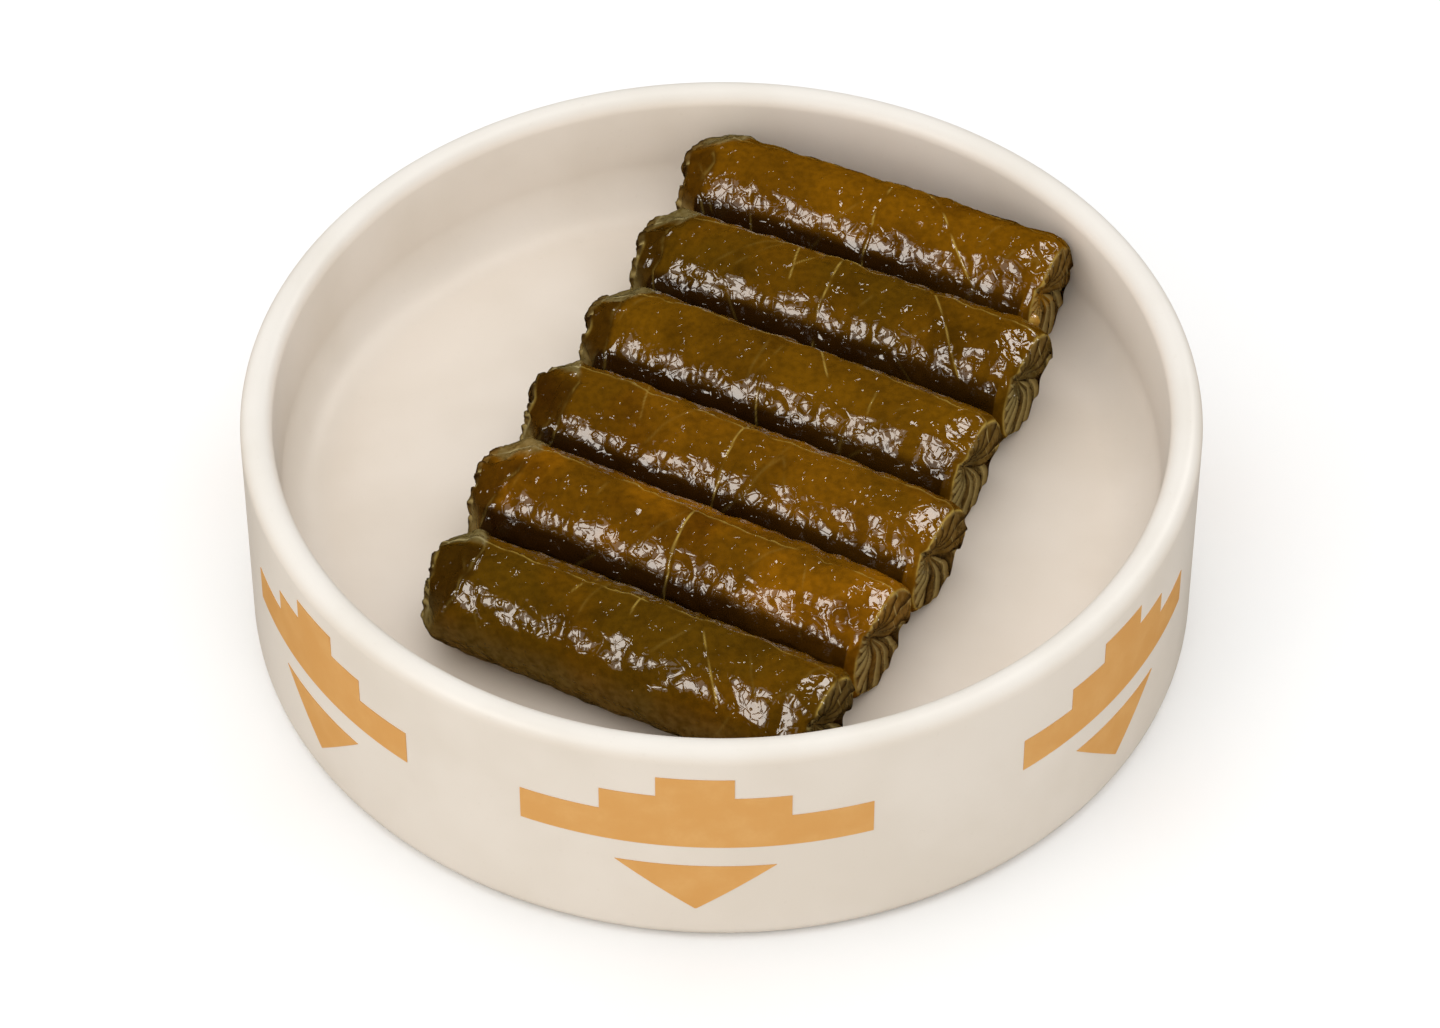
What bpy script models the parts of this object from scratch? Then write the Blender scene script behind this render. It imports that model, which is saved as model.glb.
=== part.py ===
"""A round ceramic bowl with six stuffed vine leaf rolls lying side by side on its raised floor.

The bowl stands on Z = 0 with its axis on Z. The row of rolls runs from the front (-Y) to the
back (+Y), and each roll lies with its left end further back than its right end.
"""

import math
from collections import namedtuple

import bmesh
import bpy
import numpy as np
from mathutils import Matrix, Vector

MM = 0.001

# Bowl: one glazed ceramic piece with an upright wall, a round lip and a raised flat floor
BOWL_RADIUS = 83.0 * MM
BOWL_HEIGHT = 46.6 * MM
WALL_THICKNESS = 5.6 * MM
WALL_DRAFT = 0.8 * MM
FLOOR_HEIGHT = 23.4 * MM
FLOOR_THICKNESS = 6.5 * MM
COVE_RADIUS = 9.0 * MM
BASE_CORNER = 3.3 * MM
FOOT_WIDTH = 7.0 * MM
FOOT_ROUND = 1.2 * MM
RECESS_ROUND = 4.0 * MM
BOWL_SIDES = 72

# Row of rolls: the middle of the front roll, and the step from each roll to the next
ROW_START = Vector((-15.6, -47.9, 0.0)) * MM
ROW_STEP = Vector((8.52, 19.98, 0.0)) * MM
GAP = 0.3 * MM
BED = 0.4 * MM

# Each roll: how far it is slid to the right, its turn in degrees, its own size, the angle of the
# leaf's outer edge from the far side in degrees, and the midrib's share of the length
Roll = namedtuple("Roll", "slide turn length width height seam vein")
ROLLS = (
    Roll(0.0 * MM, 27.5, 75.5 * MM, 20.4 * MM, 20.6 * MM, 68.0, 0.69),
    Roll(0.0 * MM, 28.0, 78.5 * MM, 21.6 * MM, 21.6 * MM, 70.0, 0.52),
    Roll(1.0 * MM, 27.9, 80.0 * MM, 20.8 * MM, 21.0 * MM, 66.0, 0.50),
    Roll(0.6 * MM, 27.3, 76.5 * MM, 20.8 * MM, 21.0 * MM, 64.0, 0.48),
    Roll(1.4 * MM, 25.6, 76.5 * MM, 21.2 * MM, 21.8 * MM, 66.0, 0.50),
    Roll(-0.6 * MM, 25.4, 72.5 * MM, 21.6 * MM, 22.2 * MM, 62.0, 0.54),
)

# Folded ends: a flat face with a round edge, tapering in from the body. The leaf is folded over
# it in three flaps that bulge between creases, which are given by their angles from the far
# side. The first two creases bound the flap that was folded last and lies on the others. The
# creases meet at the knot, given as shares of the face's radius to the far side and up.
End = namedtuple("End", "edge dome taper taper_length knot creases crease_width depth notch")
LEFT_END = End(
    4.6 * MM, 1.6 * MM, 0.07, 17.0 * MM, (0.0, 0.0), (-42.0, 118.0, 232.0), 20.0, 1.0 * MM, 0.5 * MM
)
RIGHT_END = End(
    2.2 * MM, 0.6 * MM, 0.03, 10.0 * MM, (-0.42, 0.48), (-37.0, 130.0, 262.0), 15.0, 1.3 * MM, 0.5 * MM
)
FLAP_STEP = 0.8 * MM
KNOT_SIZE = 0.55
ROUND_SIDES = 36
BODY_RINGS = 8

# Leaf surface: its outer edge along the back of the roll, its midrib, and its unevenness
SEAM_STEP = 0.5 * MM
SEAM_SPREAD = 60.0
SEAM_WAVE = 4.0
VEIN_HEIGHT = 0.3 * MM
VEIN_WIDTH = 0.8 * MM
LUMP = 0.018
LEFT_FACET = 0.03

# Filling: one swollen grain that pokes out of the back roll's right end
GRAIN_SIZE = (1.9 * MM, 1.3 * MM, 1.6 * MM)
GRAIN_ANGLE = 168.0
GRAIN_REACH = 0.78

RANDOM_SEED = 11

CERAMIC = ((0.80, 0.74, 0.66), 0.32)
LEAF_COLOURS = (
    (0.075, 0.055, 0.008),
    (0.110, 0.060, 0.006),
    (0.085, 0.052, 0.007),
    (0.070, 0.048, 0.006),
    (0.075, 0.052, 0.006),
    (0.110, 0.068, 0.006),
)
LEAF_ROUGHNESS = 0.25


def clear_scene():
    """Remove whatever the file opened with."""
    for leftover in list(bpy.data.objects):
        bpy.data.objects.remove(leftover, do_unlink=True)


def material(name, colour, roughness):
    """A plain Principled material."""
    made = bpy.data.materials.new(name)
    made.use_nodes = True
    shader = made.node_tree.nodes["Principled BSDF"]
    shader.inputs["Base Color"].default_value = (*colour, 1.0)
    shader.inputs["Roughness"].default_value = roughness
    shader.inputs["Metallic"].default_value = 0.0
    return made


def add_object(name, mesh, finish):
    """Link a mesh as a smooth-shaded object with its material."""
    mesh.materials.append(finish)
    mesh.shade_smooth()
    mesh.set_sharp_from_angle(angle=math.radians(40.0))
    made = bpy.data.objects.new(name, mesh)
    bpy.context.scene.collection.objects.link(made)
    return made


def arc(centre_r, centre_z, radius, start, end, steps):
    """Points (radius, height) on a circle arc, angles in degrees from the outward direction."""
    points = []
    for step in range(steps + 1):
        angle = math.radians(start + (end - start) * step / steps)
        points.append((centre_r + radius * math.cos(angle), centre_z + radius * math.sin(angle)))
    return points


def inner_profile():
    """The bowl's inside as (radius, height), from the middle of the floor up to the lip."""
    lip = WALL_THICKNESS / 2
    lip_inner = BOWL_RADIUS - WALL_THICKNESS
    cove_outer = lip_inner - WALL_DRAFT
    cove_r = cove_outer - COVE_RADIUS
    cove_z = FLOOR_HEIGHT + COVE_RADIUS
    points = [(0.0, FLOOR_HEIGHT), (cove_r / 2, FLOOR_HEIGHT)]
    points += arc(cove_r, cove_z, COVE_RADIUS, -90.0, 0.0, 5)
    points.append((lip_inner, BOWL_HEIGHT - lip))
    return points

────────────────

> _TASK GOAL_
Give back the listing exactly, please, from its first line to the line containing "BOWL_SIDES = 72", inclusive, and nothing past that line.

> _ANSWER_
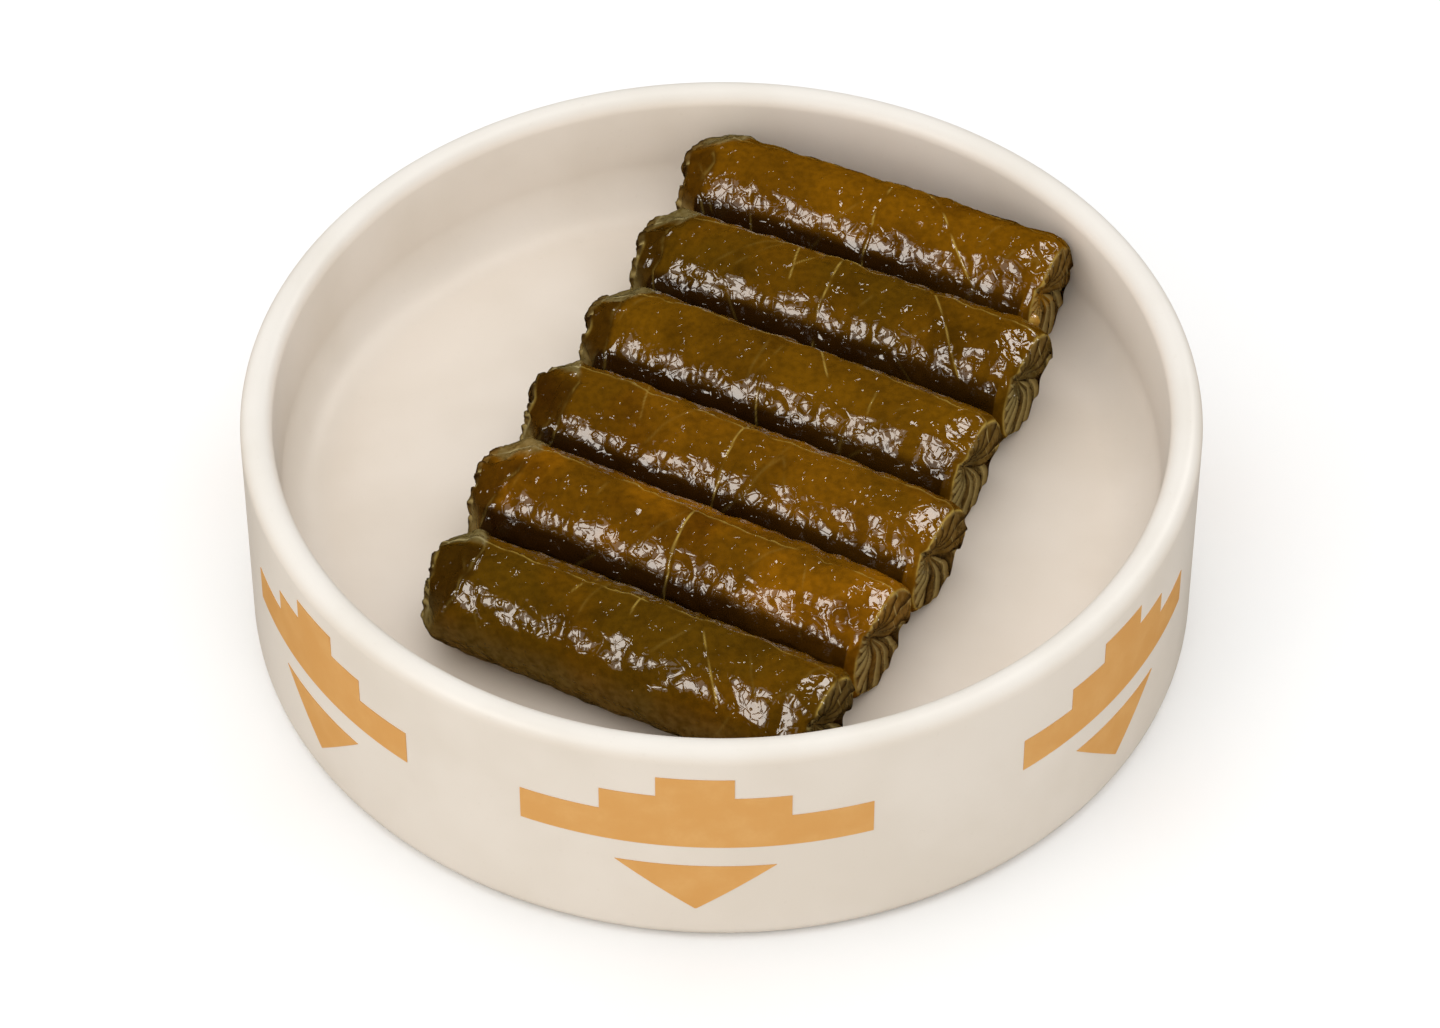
What bpy script models the parts of this object from scratch? Then write the Blender scene script behind this render. It imports that model, which is saved as model.glb.
=== part.py ===
"""A round ceramic bowl with six stuffed vine leaf rolls lying side by side on its raised floor.

The bowl stands on Z = 0 with its axis on Z. The row of rolls runs from the front (-Y) to the
back (+Y), and each roll lies with its left end further back than its right end.
"""

import math
from collections import namedtuple

import bmesh
import bpy
import numpy as np
from mathutils import Matrix, Vector

MM = 0.001

# Bowl: one glazed ceramic piece with an upright wall, a round lip and a raised flat floor
BOWL_RADIUS = 83.0 * MM
BOWL_HEIGHT = 46.6 * MM
WALL_THICKNESS = 5.6 * MM
WALL_DRAFT = 0.8 * MM
FLOOR_HEIGHT = 23.4 * MM
FLOOR_THICKNESS = 6.5 * MM
COVE_RADIUS = 9.0 * MM
BASE_CORNER = 3.3 * MM
FOOT_WIDTH = 7.0 * MM
FOOT_ROUND = 1.2 * MM
RECESS_ROUND = 4.0 * MM
BOWL_SIDES = 72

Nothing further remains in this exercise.